Après des débuts dans la revente de drogues, Skip, doué de ses mains phénoménalement habiles et de ses yeux discrètement scrutateurs, est devenu pickpocket. Pickpocket du dessus du panier, puisque ce sont les Champs-Elysées qu'il arpente chaque jour ou presque, en cette année 1969, pour y gagner sa croûte et économiser de quoi rejoindre Londres, où il rêve de retrouver son idole même hors d'atteinte, Marianne Faithfull.

Un jour, de dépit après avoir failli faire chou blanc sur un quidam se baladant quasiment sans rien sur lui, il subtilise une alliance.

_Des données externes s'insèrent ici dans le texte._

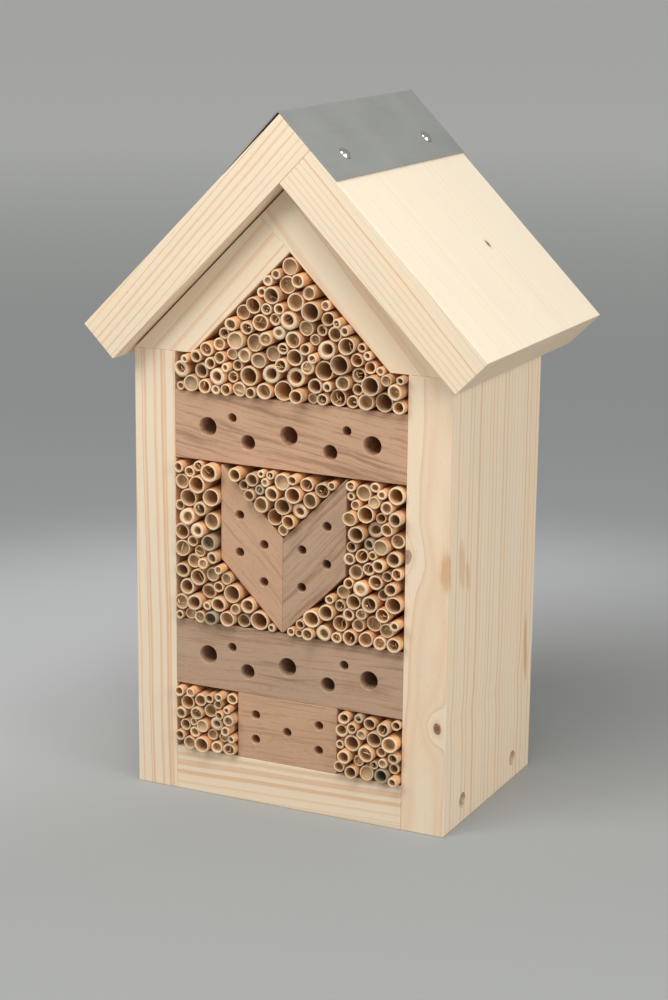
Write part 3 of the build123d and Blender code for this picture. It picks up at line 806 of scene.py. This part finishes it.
def reed_finish():
    """Reed skin and cut rim: the corners' own tint, with fibres that run front to back."""
    finish = Finish("cut_reed")
    place = finish.place()
    x, y, z = (finish.dot(place, way) / MM for way in (RIGHT, BACKWARD, UP))
    fibre = finish.noise(finish.join(x / 0.32, y / 9, z / 0.32), 3.1, 2, 0.6)
    stain = finish.noise(finish.join(x / 2.5, y / 7, z / 2.5), 8.2, 2, 0.6)
    light = 1 + fibre * 0.34 + stain * 0.3
    return finish.surface(
        Base_Color=finish.dim(finish.attribute("tint", "Color"), light),
        Roughness=finish.attribute("gloss", "Fac") + fibre * 0.2,
        Normal=finish.bump(fibre * 0.03), Specular_IOR_Level=0.4,
    )


def listed(array):
    """A grid of points as one list of them."""
    return array.reshape(-1, array.shape[-1])


class HOTEL_OT_reed_bundles(Operator):
    """Makes the uneven reeds of each bundle in place of the round ones"""

    bl_idname = "hotel.reed_bundles"
    bl_label = "Reed bundles"

    def execute(self, context):
        look = context.scene.hotel_reeds
        material = reed_finish()
        for offset, node in enumerate(sorted(n for n in frame["nodes"] if n.endswith("_reeds"))):
            choice = np.random.default_rng(look.seed + offset)
            reeds = measured_reeds(node)
            by_chance = chances(reeds, look, choice)
            tubes = reed_points(reeds, by_chance, choice)
            tints, gloss = reed_tints(reeds, by_chance, look, choice)
            curls = curl_points(reeds, by_chance, look, choice)
            count, rows = tubes.shape[:2]
            first_curl = count * rows * AROUND
            sides = tube_faces(len(curls), CURL_STATIONS, CURL_CORNERS) + first_curl
            ends = closed_ends(len(curls), CURL_STATIONS, CURL_CORNERS) + first_curl
            faces = np.concatenate([tube_faces(count, rows, AROUND), sides, ends])
            # Painted light: curls are painted up to 35 per cent brighter than the film, for the shade
            # the hollow casts on them.
            curl_tint_painted_light = np.array(look.film) * choice.uniform(1.0, 1.35, (len(listed(curls)), 1))
            tints = np.concatenate([np.repeat(listed(tints), AROUND, axis=0), curl_tint_painted_light])
            gloss = np.concatenate([np.repeat(gloss.ravel(), AROUND), np.full(len(curl_tint_painted_light), 0.7)])
            points = np.concatenate([listed(tubes), listed(curls)])
            piece = new_bundle(node[:-1] + "_bundle", points, faces, tints, gloss, material)
            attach(piece, "root")
            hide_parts(node)
        return {"FINISHED"}


# ---------------------------------------------------------------- metal and back panel


def sheet_metal(name, tone):
    """Dull galvanised sheet: soft clouds, fine rolling lines along it and a few scuffs."""
    finish = Finish(name)
    place = finish.place()
    x, y, z = (finish.dot(place, way) / MM for way in (RIGHT, BACKWARD, UP))
    cloud = finish.noise(finish.join(x / 30, y / 30, z / 30), 1.7, 2)
    rolled = finish.noise(finish.join(x / 0.6, y / 45, z / 0.6), 4.4, 2)
    grit = finish.noise(finish.join(x / 0.7, y / 0.7, z / 0.7), 6.1, 1)
    light = 1 + cloud * 0.3 + rolled * 0.12 + grit * 0.08
    return finish.surface(
        Base_Color=finish.dim(tone, light), Metallic=0.5,
        Roughness=0.62 + cloud * 0.12 + rolled * 0.08, Normal=finish.bump(rolled * 0.01),
    )


def plated(name, tone, roughness):
    """Plated steel with a slightly uneven shine."""
    finish = Finish(name)
    cloud = finish.noise(finish.dim(finish.place(), 0.6 / MM), 2.2, 2)
    light = 1 + cloud * 0.2
    return finish.surface(
        Base_Color=finish.dim(tone, light), Metallic=1.0,
        Roughness=roughness + cloud * 0.15, Normal=finish.bump(cloud * 0.01),
    )


class HOTEL_OT_metalwork(Operator):
    """Finishes the ridge cap, its nails, the hanger and all screws"""

    bl_idname = "hotel.metalwork"
    bl_label = "Metalwork"

    def execute(self, context):
        look = context.scene.hotel_metal
        sheet = sheet_metal("galvanised_sheet", look.sheet)
        for node in ("ridge_cap", "hanger_plate"):
            coat(node, sheet)
        coat("ridge_cap_nails", plated("bright_nail", look.nail, 0.22))
        # The screws' zinc is darkened as painted shade of their holes.
        zinc_and_painted_shade = plated("zinc_screw", look.zinc_and_painted_shade, 0.32)
        for node in frame["nodes"]:
            if node.endswith("screws"):
                coat(node, zinc_and_painted_shade)
        return {"FINISHED"}


def plywood(look, node="back_panel", ply=1.5, ring=9, wander=34):
    """Spruce plywood: a broad peeled figure on the faces and alternate plies at the edges.

    ply is a ply's thickness, ring the figure's spacing and wander its sway, in millimetres.
    """
    finish = Finish("spruce_plywood")
    along, depth, behind = measures(finish, node, UP, RIGHT)
    sway = finish.noise(finish.join(along / 90, depth / 28, 0), 12.5, 2) * wander
    years = (depth + sway) / ring
    share_of_year = finish.math("FRACT", years)
    line = finish.step(share_of_year, 0.3, 0.9) * finish.step(share_of_year, 1.0, 0.92)
    fibre = finish.noise(finish.join(along / 18, depth / 0.6, behind / 0.6), 2.5, 3, 0.6)
    turned = finish.step(finish.math("FRACT", behind / (2 * ply)), 0.46, 0.54)
    edge = 1 - finish.step(finish.facing(BACKWARD), 0.5, 0.8)
    tone = finish.mix(line * 0.45, look.pale, look.line)
    tone = finish.mix(edge * turned * 0.6, tone, look.line)
    light = 0.97 + fibre * 0.14
    return finish.surface(
        Base_Color=finish.dim(tone, light), Normal=finish.bump(fibre * 0.04),
        Roughness=0.62 + fibre * 0.1, Specular_IOR_Level=0.3,
    )


class HOTEL_OT_back_panel(Operator):
    """Gives the back panel its plywood"""

    bl_idname = "hotel.back_panel"
    bl_label = "Back panel"

    def execute(self, context):
        coat("back_panel", plywood(context.scene.hotel_spruce))
        return {"FINISHED"}


# ------------------------------------------------------------------------------- studio


class Lamp(NamedTuple):
    """A square soft lamp, in metres."""

    name: str
    place: tuple
    size: float
    power: str          # which of the studio's powers it takes


LAMPS = (
    Lamp("key_lamp", (-0.65, -0.95, 1.05), 0.6, "key_power"),
    Lamp("top_lamp", (0.1, -0.6, 1.2), 0.6, "top_power"),
    Lamp("fill_lamp", (1.3, -0.4, 0.7), 0.9, "fill_power"),
)
AIM = (0, 0, 0.18)      # about the middle of the hotel, which the lamps are turned to
CLIP_END = 60           # metres, past the far edge of the floor


def soft_lamp(lamp, power):
    """Stands a lamp at its place, turned to the hotel."""
    light = bpy.data.lights.new(lamp.name, "AREA")
    light.size = lamp.size
    light.energy = power
    made = bpy.data.objects.new(lamp.name, light)
    made.location = lamp.place
    made.rotation_euler = (Vector(AIM) - Vector(lamp.place)).to_track_quat("-Z", "Y").to_euler()
    bpy.context.scene.collection.objects.link(made)


def floor_disc(material, rings=48, around=96, reach=16.0):
    """A round floor: at ring s of 0 to 1 the radius is reach * s ** 3, so it is finer near."""
    radius = reach * np.linspace(0, 1, rings)[:, None] ** 3
    turn = np.linspace(0, tau, around, endpoint=False)[None, :]
    grid = [radius * np.cos(turn), radius * np.sin(turn), radius * 0 * turn]
    points = np.stack(grid, axis=-1).reshape(-1, 3)
    return new_object("studio_floor", points, tube_faces(1, rings, around)[:, ::-1], material)[0]


def floor_finish(look):
    """Matt grey paper, darker at the right of the hotel as painted shadow and paler to its left as
    painted light, and changing with the distance from it as painted falloff of light.

    Each change is a smooth step, first in how far leftward a point is, then in how far away.
    """
    finish = Finish("studio_floor")
    place = finish.place()
    away = finish.node("VectorMath", {"operation": "LENGTH"}, {0: place}, "Value")
    leftward = finish.dot(place, (-1, 0.5, 0))
    # Painted shadow to the right of the hotel and painted light to its left, then painted falloff of
    # light with distance.
    tone = finish.mix(finish.step(leftward, -0.05, 0.35), look.floor, look.floor_left_painted_light)
    tone = finish.mix(finish.step(away, 0.38, 0.62), tone, look.floor_behind_painted_shade)
    tone = finish.mix(finish.step(away, 0.5, 3.8), tone, look.floor_far_painted_light)
    return finish.surface(Base_Color=tone, Roughness=0.9, Specular_IOR_Level=0.1)


def studio_world(look):
    """Light from all round, and a plain backdrop for what the camera and gloss see."""
    world = bpy.data.worlds.new("studio")
    bpy.context.scene.world = world
    finish = Finish("studio", world)
    path = [finish.node("LightPath", {}, {}, kind) for kind in (
        "Is Camera Ray", "Is Glossy Ray", "Is Transmission Ray",
    )]
    seen = finish.math("MINIMUM", path[0] + path[1] + path[2], 1.0)
    tree = finish.tree
    light = finish.node("Background", {}, {"Color": (1, 1, 1, 1), "Strength": look.ambient})
    backdrop = finish.node("Background", {}, {"Color": (*look.backdrop, 1), "Strength": 1.0})
    both = finish.node("MixShader", {}, {0: seen, 1: light, 2: backdrop})
    tree.links.new(both.socket, tree.nodes.new("ShaderNodeOutputWorld").inputs[0])


def camera(look):
    """The camera, from its place and the turns of its view."""
    made = bpy.data.objects.new("camera", bpy.data.cameras.new("camera"))
    made.data.lens = look.lens
    made.data.clip_end = CLIP_END
    turned = (
        Matrix.Rotation(look.yaw, 4, "Z")
        @ Matrix.Rotation(radians(90) + look.pitch, 4, "X")
        @ Matrix.Rotation(look.roll, 4, "Z")
    )
    made.matrix_world = Matrix.Translation(look.camera_place) @ turned
    bpy.context.scene.collection.objects.link(made)
    bpy.context.scene.camera = made


class HOTEL_OT_studio(Operator):
    """Sets the floor, the lamps, the backdrop and the camera"""

    bl_idname = "hotel.studio"
    bl_label = "Studio"

    def execute(self, context):
        look = context.scene.hotel_studio
        context.scene.view_settings.view_transform = "Standard"
        floor_disc(floor_finish(look))
        for lamp in LAMPS:
            soft_lamp(lamp, getattr(look, lamp.power))
        studio_world(look)
        camera(look)
        return {"FINISHED"}


# ------------------------------------------------------------------------------ the add-on

STEPS = (
    HOTEL_OT_spruce_boards, HOTEL_OT_hardwood_blocks, HOTEL_OT_reed_bundles, HOTEL_OT_metalwork,
    HOTEL_OT_back_panel, HOTEL_OT_studio,
)
LOOKS = {
    "hotel_spruce": SpruceLook, "hotel_hardwood": HardwoodLook, "hotel_reeds": ReedLook,
    "hotel_metal": MetalLook, "hotel_studio": StudioLook,
}


class HOTEL_PT_panel(Panel):
    """Every size and colour, and the steps that use them"""

    bl_label = "Insect Hotel"
    bl_idname = "HOTEL_PT_panel"
    bl_space_type = "VIEW_3D"
    bl_region_type = "UI"
    bl_category = "Insect Hotel"

    def draw(self, context):
        for name, kind in LOOKS.items():
            box = self.layout.box()
            for prop in kind.__annotations__:
                box.prop(getattr(context.scene, name), prop)
        for step in STEPS:
            self.layout.operator(step.bl_idname)


def register():
    for kind in (*LOOKS.values(), *STEPS, HOTEL_PT_panel):
        bpy.utils.register_class(kind)
    for name, kind in LOOKS.items():
        setattr(bpy.types.Scene, name, PointerProperty(type=kind))


def unregister():
    for name in LOOKS:
        delattr(bpy.types.Scene, name)
    for kind in (HOTEL_PT_panel, *STEPS, *LOOKS.values()):
        bpy.utils.unregister_class(kind)


def main():
    """Runs every step."""
    register()
    for step in STEPS:
        group, name = step.bl_idname.split(".")
        getattr(getattr(bpy.ops, group), name)()


if __name__ == "__main__":
    main()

Lorsqu'une récompense est proposée pour le retour de ce bijou ô combien symbolique, il s'aperçoit après une rapide enquête qu'il vient de détrousser une sommité du monde des affaires, jeune loup bien élevé au potentiel encore plus élevé. Un mélange bizarre de léger désarroi et de curiosité placée (bien ou mal, on ne saura pas immédiatement) le pousse à l'investigation, et le voilà qui se met à suivre à l'occasion puis de plus en plus fréquemment, lors de ces trois journées qui composent le corps principal du roman, Katerine, l'épouse du volé, et à détricoter finement, pour lui comme pour nous, l'écheveau de relations bourgeoises et d'arrangements qui constituent le microcosme où évolue ce poisson-là. Et si l'on y ajoute le regard aiguisé d'une petite fille qui, comme la Maisie de Henry James, sait des choses tout en ne sachant rien, on obtient bien un cocktail hautement détonant, sous ses dehors d'apéritif paisible.

Même s'il confesse dans un entretien en presse quotidienne régionale avoir mis infiniment moins de temps pour écrire ce roman, qui se serait soudainement imposé de lui-même, que le précédent, le magnifique « Actions spéciales » (pour lequel il avait déjà soigneusement noyé le poisson des explications ex post par comparaison rusée et fumigènes vis-à-vis du « Soleil » qui l'avait lui-même précédé), il ne faudrait certainement pas conclure, trop vite, que ce « Pickpocket des Champs-Élysées », publié en mars 2023 à L'Olivier, est un petit roman léger. Élégant assurément, comme l'assurance des gestes presque magiques de Skip et comme sa sagacité qui ne s'en laisse pas conter, plus court certainement que ses prédécesseurs, avec ses 190 pages, et laissant poindre par plages un ton presque primesautier seyant bien à certaines promenades à pied dans les beaux quartiers parisiens. Mais tout aussi redoutable dans ses non-dits, dans ses abîmes cachés, dans ses suggestions faites comme mine de rien, au passage, que les deux romans de 2014 et de 2021. Ici aussi, la distinction n'habite pas nécessairement là où elle serait censée le faire dans quelque meilleur des mondes, la propriété et le vol se déplacent en de magnifiques contre-emplois, la violence symbolique et la violence réelle rivalisent de canaillerie, et la mise en danger n'est peut-être pas qu'une figure de style (la nature du livre dans lequel se plonge Katerine en d'anonymes cafés, révélée in fine à la fillette devenue adulte, n'est pas anodine, et il ne s'agit certainement pas juste de coquinerie). Comme une « Femme du Ve », chez Douglas Kennedy, qui aurait été brutalement dopée au « Ka Ta » de Céline Minard, comme un « Ici ou là-bas » de Jérome Baccelli qui aurait laissé entrer par inadvertance quelque talentueux Mr. Ripley de chez Patricia Highsmith ou Anthony Minghella, ce « Pickpocket des Champs-Élysées » est un roman délicieusement vénéneux, cachant des fossés abondamment garnis de pointes acérées sous sa légère couverture de macadam bien propre et bien lessivé.